Work to be completed
Copy down all of the data underneath, exactly as shown.

Information provided
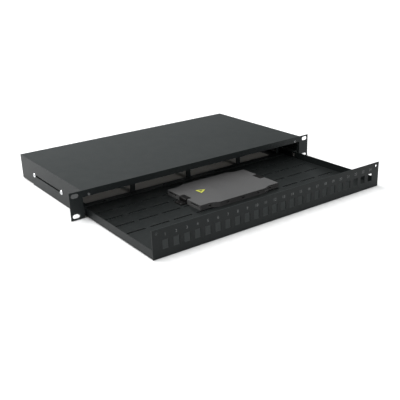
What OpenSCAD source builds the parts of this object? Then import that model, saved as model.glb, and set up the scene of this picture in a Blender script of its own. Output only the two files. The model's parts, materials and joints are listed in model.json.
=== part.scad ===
// Rack-mount fibre termination box, one unit high, with a pull-out drawer.
//
// Origin: centre of the four rack slots, on the rear face of the rack ears.
// +X is to the right as seen from the front, +Y to the rear and +Z up.
// The drawer is drawn fully pulled out, resting against its stops.

/* [Housing] */
// Outside width of the housing
body_w = 442; // [360:1:540]
// Depth of the housing behind the ears
body_d = 242; // [190:1:300]
// Height of the housing and of the ears
body_h = 43.9; // [43.9:0.1:60]
// Sheet thickness of the housing
shell_t = 1.2; // [1:0.1:1.5]
// Sheet thickness of the base plate
base_t = 1.2; // [1:0.1:1.5]
// Height of the base plate's upturned side edges
base_edge_h = 9; // [6:0.5:10]
// Height of the flange above the opening
flange_h = 10.3; // [10:0.1:12]
// Length of the raised part of each side wall's lower edge, at the rear
step_len = 47; // [20:1:60]
// How far that part is raised
step_h = 1.8; // [1:0.1:3]

/* [Rack ears] */
// Width of each ear outside the housing
ear_w = 20.3; // [18:0.1:26]
// End-to-end length of a rack slot
slot_len = 12; // [9:0.5:13]
// Height of a rack slot
slot_h = 6.8; // [5.5:0.1:7.5]
// Distance from the ear's outer edge to the slot centre
slot_inset = 8.75; // [8:0.05:10]
// Height between the upper and the lower slot
slot_rise = 31.75; // [28:0.05:32]

/* [Rear panel] */
// Width of the posts between the cable windows
post_w = 9.2; // [6:0.1:14]
// Solid metal left at each end of the row of windows
window_end = 28; // [24:0.5:40]
// Height of the rear panel's windows
rear_window_h = 28; // [18:0.5:29]
// Height of those windows above the bottom of the housing
rear_window_z = 6; // [5:0.5:8]
// Thickness of the rubber edge trim
trim_t = 1.2; // [0.8:0.1:2]
// How far the trim grips over the sheet
trim_lip = 1.8; // [1:0.1:2]

/* [Drawer] */
// Sheet thickness of the drawer
tray_t = 1.2; // [1:0.1:1.5]
// Gap between the drawer and the housing's side wall
tray_side_gap = 4.2; // [3.5:0.1:6]
// Height of the drawer's side walls
tray_wall_h = 12.7; // [11:0.1:16]
// Gap under the drawer
slide_gap = 0.3; // [0.2:0.1:0.6]
// Length of drawer that stays inside when it is pulled out
hold_len = 45.5; // [40:0.5:80]
// Space behind the closed drawer
rear_gap = 10.3; // [8:0.1:30]
// Gap between the closed front panel and the housing
close_gap = 0.3; // [0.2:0.1:1]
// Height of the drawer's rear wall above the bottom of the housing
rear_wall_top = 37.5; // [34:0.5:40]
// Height of the windows in the drawer's rear wall
inner_window_h = 27.6; // [15:0.1:29]
// Length of the tie slits in the drawer floor
slit_len = 32; // [15:1:36]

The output
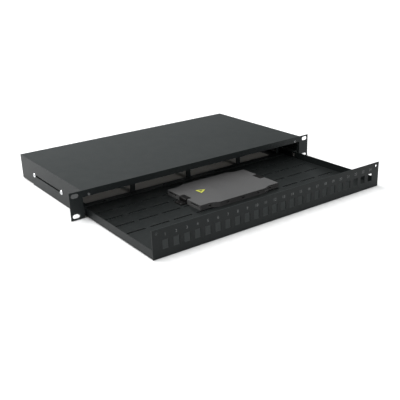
What OpenSCAD source builds the parts of this object? Then import that model, saved as model.glb, and set up the scene of this picture in a Blender script of its own. Output only the two files. The model's parts, materials and joints are listed in model.json.
=== part.scad ===
// Rack-mount fibre termination box, one unit high, with a pull-out drawer.
//
// Origin: centre of the four rack slots, on the rear face of the rack ears.
// +X is to the right as seen from the front, +Y to the rear and +Z up.
// The drawer is drawn fully pulled out, resting against its stops.

/* [Housing] */
// Outside width of the housing
body_w = 442; // [360:1:540]
// Depth of the housing behind the ears
body_d = 242; // [190:1:300]
// Height of the housing and of the ears
body_h = 43.9; // [43.9:0.1:60]
// Sheet thickness of the housing
shell_t = 1.2; // [1:0.1:1.5]
// Sheet thickness of the base plate
base_t = 1.2; // [1:0.1:1.5]
// Height of the base plate's upturned side edges
base_edge_h = 9; // [6:0.5:10]
// Height of the flange above the opening
flange_h = 10.3; // [10:0.1:12]
// Length of the raised part of each side wall's lower edge, at the rear
step_len = 47; // [20:1:60]
// How far that part is raised
step_h = 1.8; // [1:0.1:3]

/* [Rack ears] */
// Width of each ear outside the housing
ear_w = 20.3; // [18:0.1:26]
// End-to-end length of a rack slot
slot_len = 12; // [9:0.5:13]
// Height of a rack slot
slot_h = 6.8; // [5.5:0.1:7.5]
// Distance from the ear's outer edge to the slot centre
slot_inset = 8.75; // [8:0.05:10]
// Height between the upper and the lower slot
slot_rise = 31.75; // [28:0.05:32]

/* [Rear panel] */
// Width of the posts between the cable windows
post_w = 9.2; // [6:0.1:14]
// Solid metal left at each end of the row of windows
window_end = 28; // [24:0.5:40]
// Height of the rear panel's windows
rear_window_h = 28; // [18:0.5:29]
// Height of those windows above the bottom of the housing
rear_window_z = 6; // [5:0.5:8]
// Thickness of the rubber edge trim
trim_t = 1.2; // [0.8:0.1:2]
// How far the trim grips over the sheet
trim_lip = 1.8; // [1:0.1:2]

/* [Drawer] */
// Sheet thickness of the drawer
tray_t = 1.2; // [1:0.1:1.5]
// Gap between the drawer and the housing's side wall
tray_side_gap = 4.2; // [3.5:0.1:6]
// Height of the drawer's side walls
tray_wall_h = 12.7; // [11:0.1:16]
// Gap under the drawer
slide_gap = 0.3; // [0.2:0.1:0.6]
// Length of drawer that stays inside when it is pulled out
hold_len = 45.5; // [40:0.5:80]
// Space behind the closed drawer
rear_gap = 10.3; // [8:0.1:30]
// Gap between the closed front panel and the housing
close_gap = 0.3; // [0.2:0.1:1]
// Height of the drawer's rear wall above the bottom of the housing
rear_wall_top = 37.5; // [34:0.5:40]
// Height of the windows in the drawer's rear wall
inner_window_h = 27.6; // [15:0.1:29]
// Length of the tie slits in the drawer floor
slit_len = 32; // [15:1:36]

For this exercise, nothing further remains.